• WRITTEN EXERCISE: Locate every line in the material below that has the word "where". Copy each of those lines.

======== DATA FOR PROCESSING

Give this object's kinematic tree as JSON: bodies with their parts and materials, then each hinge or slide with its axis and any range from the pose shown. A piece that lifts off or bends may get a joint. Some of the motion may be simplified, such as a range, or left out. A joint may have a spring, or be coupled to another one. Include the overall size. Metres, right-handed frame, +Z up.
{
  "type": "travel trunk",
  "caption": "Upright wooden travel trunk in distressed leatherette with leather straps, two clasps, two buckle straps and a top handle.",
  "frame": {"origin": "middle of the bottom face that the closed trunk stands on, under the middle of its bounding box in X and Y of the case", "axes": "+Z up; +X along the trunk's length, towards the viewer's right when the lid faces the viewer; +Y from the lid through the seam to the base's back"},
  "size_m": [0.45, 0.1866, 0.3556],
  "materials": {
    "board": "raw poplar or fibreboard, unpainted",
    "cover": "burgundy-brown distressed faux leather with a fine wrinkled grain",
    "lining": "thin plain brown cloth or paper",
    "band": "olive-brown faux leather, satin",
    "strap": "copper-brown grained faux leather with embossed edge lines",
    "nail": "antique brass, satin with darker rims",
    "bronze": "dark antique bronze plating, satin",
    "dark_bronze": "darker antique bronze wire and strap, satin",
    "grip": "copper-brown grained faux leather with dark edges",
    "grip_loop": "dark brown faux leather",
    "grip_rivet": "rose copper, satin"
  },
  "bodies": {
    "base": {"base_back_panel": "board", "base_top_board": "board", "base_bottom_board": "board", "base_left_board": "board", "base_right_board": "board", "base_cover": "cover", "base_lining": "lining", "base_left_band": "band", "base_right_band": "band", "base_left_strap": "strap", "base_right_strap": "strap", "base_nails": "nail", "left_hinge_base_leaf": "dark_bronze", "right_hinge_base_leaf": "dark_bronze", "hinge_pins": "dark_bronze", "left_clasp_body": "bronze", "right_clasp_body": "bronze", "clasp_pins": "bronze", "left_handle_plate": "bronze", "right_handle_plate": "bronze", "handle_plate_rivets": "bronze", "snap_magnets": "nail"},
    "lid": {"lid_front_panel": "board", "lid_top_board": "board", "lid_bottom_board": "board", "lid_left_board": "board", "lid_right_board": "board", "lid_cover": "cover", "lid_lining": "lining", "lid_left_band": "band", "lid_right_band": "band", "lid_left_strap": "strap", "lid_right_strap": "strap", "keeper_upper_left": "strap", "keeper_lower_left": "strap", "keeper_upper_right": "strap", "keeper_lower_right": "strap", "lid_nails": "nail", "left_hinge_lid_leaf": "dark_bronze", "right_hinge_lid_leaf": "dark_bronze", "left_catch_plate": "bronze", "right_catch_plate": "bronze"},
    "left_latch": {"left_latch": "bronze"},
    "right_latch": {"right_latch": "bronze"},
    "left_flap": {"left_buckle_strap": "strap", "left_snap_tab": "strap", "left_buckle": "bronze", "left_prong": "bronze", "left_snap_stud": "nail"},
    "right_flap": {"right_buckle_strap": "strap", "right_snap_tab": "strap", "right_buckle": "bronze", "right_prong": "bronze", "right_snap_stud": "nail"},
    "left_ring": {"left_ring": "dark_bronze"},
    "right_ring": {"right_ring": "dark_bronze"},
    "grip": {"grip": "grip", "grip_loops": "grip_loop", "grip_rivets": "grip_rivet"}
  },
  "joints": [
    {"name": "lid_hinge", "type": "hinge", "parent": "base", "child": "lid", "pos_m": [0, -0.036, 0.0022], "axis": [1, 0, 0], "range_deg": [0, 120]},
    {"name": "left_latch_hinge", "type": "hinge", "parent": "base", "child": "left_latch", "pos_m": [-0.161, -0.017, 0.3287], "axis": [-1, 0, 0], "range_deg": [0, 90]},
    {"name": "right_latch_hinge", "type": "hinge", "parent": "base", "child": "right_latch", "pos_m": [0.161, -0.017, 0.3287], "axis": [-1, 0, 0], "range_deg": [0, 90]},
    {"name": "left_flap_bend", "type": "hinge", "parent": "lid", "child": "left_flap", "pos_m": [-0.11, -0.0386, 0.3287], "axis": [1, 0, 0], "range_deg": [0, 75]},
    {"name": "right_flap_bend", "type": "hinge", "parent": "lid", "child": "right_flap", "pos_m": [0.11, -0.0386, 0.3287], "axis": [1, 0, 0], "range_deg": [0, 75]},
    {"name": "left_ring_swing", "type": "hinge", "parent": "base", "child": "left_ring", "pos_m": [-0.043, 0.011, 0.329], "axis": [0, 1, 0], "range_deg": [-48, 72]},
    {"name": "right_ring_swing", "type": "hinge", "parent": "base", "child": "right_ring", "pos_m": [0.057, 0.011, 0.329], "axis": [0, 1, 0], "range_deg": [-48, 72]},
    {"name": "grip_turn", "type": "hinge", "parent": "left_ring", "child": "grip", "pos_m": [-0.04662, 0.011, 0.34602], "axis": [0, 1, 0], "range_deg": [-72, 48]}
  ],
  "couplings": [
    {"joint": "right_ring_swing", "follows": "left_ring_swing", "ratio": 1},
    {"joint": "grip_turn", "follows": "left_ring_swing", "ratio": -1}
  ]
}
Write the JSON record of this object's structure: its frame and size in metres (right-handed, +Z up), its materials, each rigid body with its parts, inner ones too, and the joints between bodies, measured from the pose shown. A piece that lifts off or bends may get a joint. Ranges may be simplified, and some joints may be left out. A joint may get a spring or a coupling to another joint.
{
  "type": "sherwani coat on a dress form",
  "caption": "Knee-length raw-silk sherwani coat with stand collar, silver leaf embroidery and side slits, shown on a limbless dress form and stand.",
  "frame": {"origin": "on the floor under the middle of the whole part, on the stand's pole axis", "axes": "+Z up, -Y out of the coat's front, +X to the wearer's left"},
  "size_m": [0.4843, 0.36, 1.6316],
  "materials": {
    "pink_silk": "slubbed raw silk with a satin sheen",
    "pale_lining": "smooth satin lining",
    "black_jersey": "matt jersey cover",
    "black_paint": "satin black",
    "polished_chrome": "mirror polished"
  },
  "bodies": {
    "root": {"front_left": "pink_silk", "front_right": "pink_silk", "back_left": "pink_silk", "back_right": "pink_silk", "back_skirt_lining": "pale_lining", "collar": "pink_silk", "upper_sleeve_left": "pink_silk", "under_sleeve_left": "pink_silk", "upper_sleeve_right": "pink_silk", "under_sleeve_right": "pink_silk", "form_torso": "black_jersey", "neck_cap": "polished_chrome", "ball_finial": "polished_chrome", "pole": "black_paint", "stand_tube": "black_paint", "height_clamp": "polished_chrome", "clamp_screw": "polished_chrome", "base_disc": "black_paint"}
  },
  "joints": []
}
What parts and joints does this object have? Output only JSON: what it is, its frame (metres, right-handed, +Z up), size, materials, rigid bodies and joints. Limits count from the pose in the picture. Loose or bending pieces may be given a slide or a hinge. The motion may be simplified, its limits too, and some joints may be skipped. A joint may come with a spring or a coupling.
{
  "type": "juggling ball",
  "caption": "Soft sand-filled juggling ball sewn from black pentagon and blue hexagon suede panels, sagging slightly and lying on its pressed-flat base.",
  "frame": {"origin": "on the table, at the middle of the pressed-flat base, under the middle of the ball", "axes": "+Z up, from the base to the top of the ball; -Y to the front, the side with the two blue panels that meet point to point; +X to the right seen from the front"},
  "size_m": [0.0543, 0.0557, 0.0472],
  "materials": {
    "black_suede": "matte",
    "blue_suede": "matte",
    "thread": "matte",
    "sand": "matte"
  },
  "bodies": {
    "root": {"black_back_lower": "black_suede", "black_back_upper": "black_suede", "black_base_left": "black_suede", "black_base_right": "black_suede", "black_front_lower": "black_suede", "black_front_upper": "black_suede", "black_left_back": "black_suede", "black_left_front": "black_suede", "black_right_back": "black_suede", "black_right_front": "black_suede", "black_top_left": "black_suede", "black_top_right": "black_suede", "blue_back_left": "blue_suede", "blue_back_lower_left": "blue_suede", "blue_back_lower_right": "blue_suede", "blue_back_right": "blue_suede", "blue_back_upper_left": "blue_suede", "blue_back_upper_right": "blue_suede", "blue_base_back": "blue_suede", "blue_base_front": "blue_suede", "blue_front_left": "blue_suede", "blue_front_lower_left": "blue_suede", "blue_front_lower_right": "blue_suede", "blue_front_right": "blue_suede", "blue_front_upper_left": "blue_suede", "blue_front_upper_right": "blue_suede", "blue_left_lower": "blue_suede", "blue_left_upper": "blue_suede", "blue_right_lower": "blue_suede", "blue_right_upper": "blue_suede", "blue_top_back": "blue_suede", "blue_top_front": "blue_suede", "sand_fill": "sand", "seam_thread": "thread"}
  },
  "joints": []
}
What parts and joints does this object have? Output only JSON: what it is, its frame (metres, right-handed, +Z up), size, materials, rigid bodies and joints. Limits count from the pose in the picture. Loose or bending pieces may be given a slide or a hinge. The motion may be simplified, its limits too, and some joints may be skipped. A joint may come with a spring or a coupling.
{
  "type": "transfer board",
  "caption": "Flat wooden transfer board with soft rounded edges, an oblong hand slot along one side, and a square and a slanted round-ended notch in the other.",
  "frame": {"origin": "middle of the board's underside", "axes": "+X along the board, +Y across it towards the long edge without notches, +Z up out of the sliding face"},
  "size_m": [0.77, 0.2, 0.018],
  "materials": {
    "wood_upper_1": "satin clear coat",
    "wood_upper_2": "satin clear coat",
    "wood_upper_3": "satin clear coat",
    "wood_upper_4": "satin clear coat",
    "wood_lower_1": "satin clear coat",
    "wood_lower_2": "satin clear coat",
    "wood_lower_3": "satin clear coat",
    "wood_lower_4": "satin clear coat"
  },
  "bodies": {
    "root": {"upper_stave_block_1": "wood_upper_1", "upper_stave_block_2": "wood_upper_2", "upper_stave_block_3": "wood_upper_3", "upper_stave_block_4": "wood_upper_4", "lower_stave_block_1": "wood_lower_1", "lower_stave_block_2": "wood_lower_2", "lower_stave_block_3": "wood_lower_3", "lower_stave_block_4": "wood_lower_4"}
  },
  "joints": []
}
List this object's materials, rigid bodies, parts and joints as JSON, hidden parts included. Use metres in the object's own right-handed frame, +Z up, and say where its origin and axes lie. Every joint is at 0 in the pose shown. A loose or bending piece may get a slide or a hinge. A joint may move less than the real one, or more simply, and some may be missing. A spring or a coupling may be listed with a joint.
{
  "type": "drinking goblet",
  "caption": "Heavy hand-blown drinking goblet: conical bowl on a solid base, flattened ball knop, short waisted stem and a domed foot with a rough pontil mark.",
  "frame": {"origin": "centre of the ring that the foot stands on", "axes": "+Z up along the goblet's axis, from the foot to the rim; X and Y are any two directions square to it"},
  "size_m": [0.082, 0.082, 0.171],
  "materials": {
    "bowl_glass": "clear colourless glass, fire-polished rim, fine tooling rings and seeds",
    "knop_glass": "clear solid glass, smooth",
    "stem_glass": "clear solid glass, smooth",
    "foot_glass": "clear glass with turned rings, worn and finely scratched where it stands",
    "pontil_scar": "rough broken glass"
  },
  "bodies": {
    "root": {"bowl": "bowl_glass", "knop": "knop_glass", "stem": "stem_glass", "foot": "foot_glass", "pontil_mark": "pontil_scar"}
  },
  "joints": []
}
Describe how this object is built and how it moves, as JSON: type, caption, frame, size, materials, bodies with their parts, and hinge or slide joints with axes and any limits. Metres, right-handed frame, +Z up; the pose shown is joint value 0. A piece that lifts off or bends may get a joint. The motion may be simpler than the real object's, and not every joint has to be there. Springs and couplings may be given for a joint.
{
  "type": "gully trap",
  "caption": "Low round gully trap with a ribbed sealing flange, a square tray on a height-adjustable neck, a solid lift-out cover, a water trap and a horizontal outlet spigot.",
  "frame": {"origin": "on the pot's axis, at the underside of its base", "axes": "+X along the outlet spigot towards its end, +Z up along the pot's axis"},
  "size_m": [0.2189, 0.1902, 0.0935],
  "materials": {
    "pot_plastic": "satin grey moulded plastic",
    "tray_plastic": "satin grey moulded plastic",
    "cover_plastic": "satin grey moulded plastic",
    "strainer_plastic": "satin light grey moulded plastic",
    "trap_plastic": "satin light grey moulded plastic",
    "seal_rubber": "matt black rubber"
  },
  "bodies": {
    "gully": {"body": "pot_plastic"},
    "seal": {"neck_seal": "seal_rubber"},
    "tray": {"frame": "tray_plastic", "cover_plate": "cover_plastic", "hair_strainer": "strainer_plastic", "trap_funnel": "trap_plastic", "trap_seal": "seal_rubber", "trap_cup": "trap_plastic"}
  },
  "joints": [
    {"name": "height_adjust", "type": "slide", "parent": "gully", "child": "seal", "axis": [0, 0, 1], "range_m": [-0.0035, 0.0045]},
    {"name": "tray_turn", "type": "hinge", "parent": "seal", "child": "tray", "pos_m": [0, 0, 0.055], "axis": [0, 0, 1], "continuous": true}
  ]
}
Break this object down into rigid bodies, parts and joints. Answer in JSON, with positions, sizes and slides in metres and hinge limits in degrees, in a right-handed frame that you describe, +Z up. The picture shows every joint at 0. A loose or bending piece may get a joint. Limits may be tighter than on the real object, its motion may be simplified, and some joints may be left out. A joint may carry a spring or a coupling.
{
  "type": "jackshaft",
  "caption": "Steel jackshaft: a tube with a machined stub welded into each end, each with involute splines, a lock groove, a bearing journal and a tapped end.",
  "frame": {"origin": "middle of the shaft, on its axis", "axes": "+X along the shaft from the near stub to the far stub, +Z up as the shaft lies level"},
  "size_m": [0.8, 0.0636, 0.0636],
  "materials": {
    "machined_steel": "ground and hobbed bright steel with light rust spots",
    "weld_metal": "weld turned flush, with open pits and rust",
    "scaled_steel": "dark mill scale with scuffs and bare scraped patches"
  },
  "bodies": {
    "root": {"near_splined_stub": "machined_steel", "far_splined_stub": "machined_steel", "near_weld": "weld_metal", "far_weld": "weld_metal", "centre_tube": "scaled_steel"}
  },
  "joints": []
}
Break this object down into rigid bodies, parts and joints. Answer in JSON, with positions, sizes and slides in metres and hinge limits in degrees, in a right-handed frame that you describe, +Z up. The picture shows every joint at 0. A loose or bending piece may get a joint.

================

• RESULT OF THE TASK:
List this object's materials, rigid bodies, parts and joints as JSON, hidden parts included. Use metres in the object's own right-handed frame, +Z up, and say where its origin and axes lie. Every joint is at 0 in the pose shown. A loose or bending piece may get a slide or a hinge. A joint may move less than the real one, or more simply, and some may be missing. A spring or a coupling may be listed with a joint.
    "foot_glass": "clear glass with turned rings, worn and finely scratched where it stands",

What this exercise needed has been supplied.